TASK DESCRIPTION =>
Start at the line containing "zip(*points))), Vector(map(max, zip(*points)))", stop at the line containing "obj.matrix_parent_inverse = Matrix.Identity(4)", and set down every line in that stretch exactly as written, and nothing else.

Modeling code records

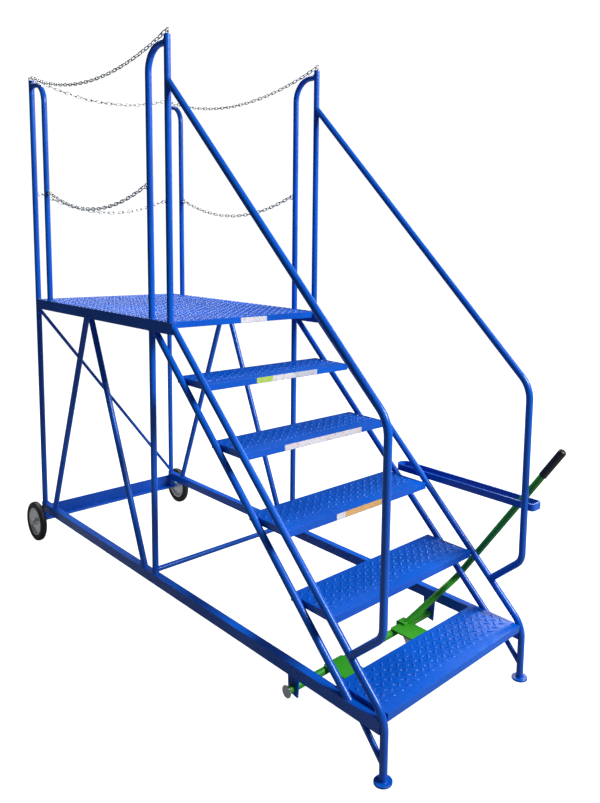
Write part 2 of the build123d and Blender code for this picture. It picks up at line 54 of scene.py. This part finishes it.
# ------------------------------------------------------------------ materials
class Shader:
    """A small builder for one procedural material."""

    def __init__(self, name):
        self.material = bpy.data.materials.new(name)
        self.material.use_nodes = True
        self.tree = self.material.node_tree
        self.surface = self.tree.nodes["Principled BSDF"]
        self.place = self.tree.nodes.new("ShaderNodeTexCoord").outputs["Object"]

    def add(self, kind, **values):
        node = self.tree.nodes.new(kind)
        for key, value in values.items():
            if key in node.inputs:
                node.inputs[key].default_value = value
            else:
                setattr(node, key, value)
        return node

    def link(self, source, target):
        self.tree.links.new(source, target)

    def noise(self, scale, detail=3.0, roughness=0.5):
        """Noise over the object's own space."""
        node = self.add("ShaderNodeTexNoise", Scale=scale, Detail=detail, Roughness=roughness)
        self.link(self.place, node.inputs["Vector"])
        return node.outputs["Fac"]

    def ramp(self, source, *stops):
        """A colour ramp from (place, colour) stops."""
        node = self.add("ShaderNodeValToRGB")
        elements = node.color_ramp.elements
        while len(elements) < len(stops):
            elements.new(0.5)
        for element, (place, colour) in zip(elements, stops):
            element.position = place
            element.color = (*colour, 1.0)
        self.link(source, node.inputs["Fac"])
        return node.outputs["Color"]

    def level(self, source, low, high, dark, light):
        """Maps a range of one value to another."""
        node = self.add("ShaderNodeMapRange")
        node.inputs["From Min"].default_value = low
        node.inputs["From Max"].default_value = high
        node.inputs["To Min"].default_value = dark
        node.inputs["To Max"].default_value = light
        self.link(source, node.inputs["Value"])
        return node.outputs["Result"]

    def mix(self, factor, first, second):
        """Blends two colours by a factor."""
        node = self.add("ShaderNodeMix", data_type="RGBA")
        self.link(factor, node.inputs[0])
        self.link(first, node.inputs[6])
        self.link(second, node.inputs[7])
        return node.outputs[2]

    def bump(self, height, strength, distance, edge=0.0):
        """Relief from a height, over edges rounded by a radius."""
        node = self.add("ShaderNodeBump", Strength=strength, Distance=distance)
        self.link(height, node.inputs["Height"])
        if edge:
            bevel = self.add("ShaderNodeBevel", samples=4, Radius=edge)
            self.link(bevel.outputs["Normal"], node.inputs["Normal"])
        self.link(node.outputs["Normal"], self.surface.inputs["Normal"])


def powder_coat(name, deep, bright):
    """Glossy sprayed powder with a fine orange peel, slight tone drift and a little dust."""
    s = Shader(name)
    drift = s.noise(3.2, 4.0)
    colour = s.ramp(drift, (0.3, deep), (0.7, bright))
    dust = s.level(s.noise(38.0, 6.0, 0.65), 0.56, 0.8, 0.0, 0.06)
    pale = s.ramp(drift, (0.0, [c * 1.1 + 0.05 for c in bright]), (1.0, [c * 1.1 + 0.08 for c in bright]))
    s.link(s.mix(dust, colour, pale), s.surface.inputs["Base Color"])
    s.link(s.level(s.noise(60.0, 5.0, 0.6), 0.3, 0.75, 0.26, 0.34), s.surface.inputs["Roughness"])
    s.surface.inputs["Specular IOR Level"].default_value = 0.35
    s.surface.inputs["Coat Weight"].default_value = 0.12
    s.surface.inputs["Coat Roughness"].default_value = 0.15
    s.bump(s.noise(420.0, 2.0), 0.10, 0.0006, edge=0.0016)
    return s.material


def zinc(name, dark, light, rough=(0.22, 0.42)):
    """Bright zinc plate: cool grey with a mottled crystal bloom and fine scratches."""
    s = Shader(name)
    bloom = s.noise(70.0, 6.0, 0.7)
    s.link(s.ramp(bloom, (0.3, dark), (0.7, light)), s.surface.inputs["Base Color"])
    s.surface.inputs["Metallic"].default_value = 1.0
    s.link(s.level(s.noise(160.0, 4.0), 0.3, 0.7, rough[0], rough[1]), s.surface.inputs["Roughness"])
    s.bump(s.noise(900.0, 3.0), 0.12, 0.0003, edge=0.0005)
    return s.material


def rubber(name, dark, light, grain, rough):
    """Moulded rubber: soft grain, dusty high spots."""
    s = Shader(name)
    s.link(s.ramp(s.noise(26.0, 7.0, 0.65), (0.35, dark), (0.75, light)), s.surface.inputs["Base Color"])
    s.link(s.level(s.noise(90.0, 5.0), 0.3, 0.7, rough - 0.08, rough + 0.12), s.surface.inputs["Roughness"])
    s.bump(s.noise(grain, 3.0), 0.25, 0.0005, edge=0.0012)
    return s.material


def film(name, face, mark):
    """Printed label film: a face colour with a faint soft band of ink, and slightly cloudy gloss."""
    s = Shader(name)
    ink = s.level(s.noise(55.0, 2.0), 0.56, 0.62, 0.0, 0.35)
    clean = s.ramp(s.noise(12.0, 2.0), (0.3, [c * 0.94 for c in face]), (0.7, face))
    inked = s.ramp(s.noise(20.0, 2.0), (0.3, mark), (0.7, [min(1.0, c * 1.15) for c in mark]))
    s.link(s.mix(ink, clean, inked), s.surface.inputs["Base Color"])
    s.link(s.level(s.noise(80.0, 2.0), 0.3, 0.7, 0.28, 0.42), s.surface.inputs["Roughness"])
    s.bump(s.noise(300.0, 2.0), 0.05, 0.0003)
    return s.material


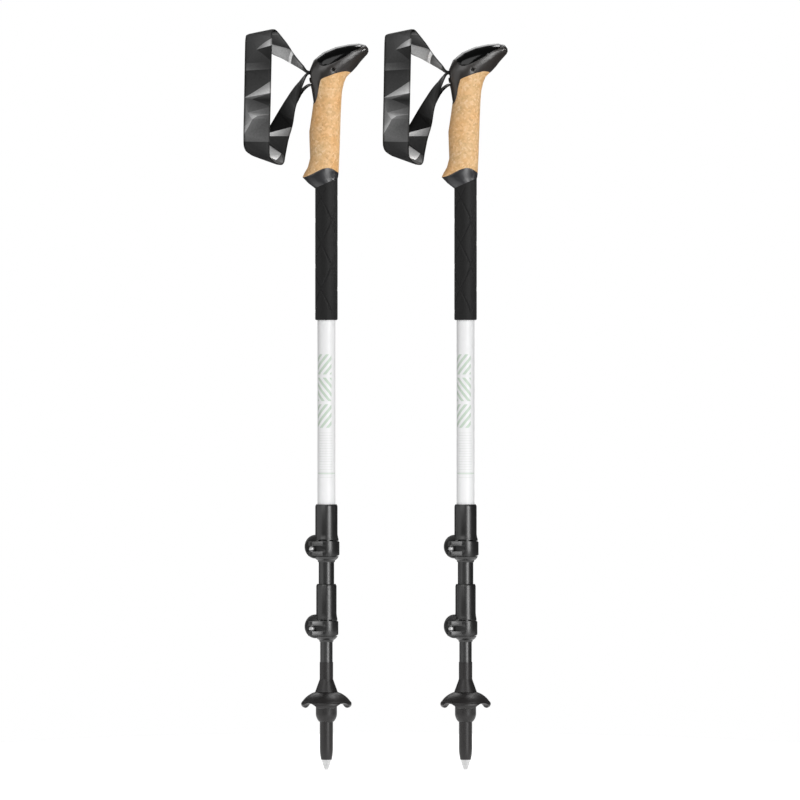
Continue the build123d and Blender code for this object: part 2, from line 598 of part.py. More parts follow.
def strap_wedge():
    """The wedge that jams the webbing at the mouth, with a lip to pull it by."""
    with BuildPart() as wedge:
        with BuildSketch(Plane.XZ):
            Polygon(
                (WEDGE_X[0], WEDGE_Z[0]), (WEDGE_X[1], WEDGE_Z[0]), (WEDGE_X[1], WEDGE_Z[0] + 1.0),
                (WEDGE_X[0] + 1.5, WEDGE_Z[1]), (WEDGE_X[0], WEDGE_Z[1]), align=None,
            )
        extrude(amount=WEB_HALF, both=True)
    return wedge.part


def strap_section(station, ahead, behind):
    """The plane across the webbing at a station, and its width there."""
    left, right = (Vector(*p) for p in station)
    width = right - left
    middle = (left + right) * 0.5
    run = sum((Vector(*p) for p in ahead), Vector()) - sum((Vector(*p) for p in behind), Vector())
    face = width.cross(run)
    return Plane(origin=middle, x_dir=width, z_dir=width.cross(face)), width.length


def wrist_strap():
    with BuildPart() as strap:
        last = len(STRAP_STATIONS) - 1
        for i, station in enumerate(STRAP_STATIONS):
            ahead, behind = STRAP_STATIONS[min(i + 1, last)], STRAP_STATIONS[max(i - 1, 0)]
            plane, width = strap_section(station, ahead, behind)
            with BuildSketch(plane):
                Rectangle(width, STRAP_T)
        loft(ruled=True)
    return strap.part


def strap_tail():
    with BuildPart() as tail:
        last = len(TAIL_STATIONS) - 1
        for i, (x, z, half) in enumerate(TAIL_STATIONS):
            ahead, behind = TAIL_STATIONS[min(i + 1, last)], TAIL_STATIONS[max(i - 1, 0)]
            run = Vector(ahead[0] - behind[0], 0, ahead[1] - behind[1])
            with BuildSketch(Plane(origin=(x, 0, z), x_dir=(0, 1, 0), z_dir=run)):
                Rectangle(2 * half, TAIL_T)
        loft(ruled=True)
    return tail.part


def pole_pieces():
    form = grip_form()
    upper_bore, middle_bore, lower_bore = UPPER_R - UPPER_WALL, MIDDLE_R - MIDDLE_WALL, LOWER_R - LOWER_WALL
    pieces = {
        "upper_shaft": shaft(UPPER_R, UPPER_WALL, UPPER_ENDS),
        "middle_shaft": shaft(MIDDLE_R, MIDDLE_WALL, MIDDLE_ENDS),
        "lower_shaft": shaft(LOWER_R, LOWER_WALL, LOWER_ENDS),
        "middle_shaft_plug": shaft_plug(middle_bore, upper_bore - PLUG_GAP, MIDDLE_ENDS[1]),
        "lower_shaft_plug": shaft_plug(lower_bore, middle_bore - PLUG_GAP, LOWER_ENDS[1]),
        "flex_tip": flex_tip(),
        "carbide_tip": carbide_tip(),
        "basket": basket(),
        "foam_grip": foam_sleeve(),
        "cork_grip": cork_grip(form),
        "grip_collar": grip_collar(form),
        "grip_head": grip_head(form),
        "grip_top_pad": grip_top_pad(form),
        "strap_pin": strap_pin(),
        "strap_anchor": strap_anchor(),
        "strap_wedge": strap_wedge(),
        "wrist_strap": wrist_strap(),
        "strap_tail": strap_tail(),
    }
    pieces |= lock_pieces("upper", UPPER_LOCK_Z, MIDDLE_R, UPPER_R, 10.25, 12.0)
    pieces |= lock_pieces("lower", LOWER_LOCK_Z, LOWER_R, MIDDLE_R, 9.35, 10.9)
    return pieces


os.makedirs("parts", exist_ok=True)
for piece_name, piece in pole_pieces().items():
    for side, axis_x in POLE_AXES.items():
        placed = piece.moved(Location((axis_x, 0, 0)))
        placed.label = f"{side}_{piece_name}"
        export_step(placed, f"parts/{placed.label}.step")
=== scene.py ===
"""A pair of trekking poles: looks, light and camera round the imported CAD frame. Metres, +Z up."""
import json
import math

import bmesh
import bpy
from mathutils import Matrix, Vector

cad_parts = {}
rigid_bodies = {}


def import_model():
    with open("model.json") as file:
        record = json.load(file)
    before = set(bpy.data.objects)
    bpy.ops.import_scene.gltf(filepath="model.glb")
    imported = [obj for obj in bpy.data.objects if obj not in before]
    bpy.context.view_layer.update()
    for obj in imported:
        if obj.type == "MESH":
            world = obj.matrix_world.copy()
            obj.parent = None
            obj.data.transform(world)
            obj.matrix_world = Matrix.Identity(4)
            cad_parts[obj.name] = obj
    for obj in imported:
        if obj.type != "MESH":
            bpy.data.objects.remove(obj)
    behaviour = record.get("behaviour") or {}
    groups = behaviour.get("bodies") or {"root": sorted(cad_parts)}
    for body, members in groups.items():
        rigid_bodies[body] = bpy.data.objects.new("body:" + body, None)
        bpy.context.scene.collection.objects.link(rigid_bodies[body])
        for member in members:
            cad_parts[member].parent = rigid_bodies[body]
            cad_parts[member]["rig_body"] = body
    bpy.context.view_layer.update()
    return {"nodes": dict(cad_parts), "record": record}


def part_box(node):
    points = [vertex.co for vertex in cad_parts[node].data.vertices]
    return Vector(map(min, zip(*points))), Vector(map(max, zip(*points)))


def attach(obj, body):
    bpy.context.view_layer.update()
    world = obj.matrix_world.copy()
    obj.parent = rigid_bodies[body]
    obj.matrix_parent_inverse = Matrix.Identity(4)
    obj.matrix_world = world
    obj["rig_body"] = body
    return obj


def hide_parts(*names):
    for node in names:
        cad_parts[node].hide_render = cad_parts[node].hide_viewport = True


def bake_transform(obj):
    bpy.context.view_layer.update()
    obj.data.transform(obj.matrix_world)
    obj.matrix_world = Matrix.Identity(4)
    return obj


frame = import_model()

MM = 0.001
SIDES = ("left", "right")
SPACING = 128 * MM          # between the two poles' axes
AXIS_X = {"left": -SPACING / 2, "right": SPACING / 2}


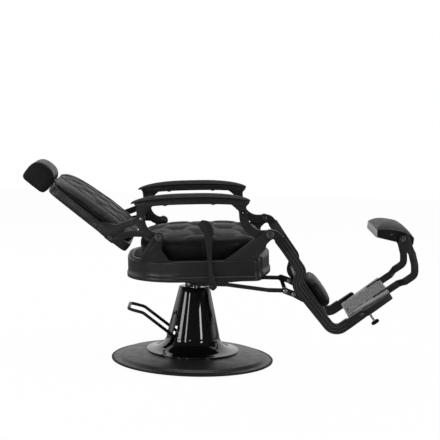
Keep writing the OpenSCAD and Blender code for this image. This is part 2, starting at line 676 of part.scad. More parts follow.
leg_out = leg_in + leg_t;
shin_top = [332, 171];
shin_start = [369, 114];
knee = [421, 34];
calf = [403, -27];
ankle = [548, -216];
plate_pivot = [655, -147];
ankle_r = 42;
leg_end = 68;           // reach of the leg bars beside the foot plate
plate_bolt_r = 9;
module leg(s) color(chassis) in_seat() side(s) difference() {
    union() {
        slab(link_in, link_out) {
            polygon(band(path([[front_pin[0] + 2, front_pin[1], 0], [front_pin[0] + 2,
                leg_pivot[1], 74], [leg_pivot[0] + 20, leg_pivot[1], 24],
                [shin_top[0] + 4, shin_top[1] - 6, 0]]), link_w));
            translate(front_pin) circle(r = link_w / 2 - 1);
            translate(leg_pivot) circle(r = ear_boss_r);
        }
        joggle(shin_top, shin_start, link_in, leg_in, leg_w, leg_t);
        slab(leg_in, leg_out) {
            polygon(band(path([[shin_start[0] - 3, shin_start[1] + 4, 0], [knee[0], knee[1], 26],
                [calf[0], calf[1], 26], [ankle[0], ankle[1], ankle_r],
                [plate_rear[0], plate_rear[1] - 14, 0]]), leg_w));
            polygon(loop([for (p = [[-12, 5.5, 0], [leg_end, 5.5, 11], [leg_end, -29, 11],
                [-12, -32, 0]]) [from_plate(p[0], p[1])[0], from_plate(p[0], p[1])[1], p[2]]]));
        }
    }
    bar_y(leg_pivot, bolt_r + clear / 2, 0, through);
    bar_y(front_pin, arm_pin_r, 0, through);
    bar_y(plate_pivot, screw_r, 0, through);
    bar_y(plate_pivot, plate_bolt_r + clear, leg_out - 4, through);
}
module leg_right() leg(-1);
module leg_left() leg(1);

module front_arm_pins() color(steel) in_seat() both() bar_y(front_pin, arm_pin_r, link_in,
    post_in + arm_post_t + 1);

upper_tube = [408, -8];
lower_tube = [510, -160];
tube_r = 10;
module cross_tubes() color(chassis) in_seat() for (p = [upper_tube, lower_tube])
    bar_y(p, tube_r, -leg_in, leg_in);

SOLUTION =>
    return Vector(map(min, zip(*points))), Vector(map(max, zip(*points)))


def attach(obj, body):
    bpy.context.view_layer.update()
    world = obj.matrix_world.copy()
    obj.parent = rigid_bodies[body]
    obj.matrix_parent_inverse = Matrix.Identity(4)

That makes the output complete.